*Exercise goal*. For the data below, work out how many lines include the string "body" and report only the number.

*Material for the task*.
*****

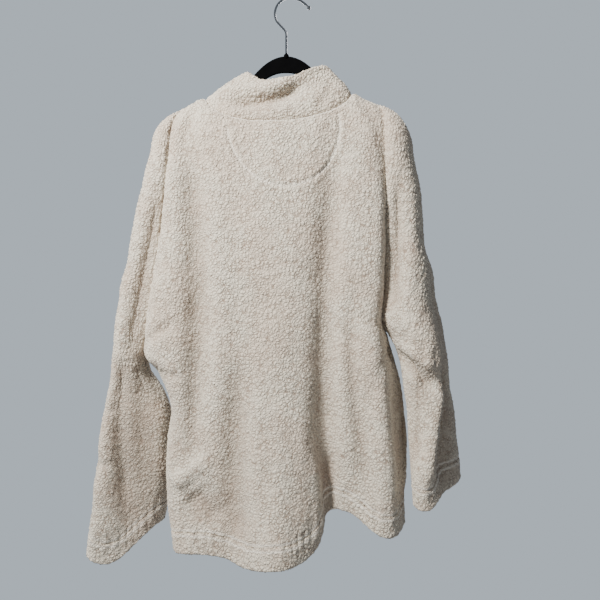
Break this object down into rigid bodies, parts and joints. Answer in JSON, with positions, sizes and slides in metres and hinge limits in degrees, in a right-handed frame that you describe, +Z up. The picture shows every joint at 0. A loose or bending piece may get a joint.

*****

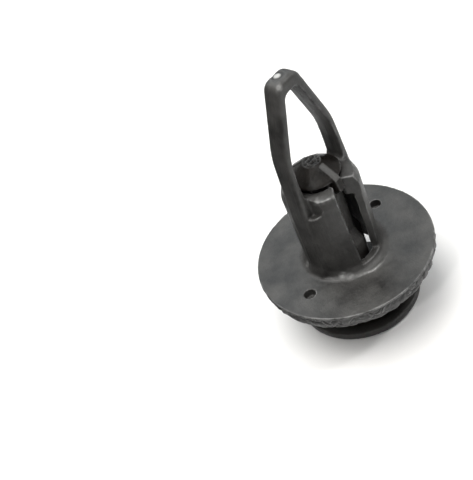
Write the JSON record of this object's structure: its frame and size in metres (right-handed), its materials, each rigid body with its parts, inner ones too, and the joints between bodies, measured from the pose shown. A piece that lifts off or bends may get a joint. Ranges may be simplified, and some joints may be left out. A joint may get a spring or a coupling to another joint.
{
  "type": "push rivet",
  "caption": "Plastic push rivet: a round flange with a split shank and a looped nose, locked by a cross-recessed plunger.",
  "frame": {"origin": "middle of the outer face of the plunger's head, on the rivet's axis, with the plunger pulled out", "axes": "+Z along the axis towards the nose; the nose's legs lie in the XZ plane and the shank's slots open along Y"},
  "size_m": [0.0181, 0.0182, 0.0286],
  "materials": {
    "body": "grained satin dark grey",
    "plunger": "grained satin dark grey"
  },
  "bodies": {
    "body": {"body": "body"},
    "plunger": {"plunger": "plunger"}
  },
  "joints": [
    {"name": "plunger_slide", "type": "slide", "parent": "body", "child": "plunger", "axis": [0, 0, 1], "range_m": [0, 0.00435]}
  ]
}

*****

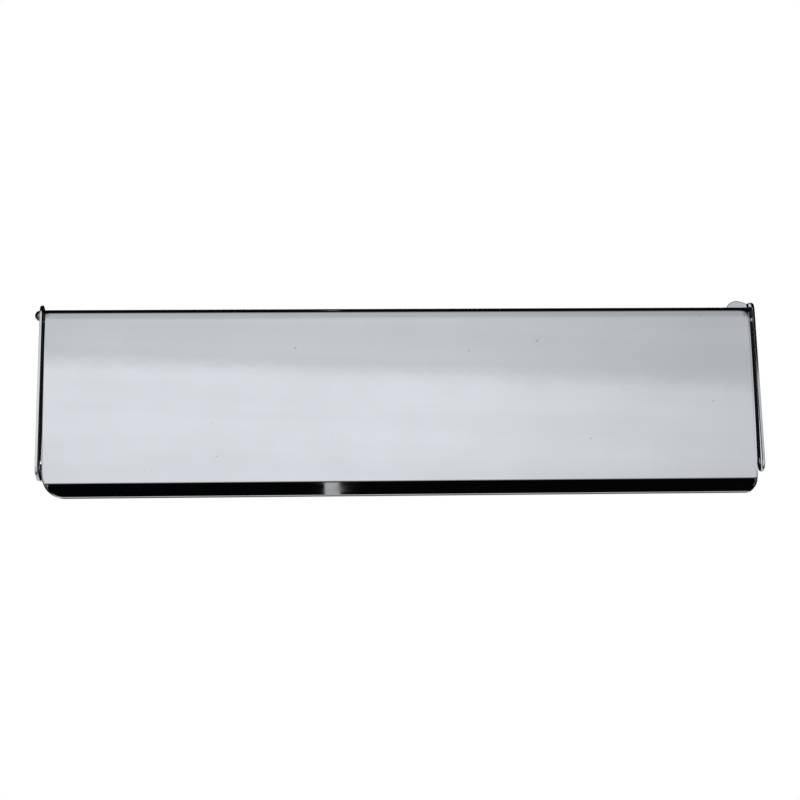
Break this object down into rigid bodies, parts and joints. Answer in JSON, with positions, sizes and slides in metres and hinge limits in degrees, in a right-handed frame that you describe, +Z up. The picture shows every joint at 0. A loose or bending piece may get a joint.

*****

*Answer below*. 4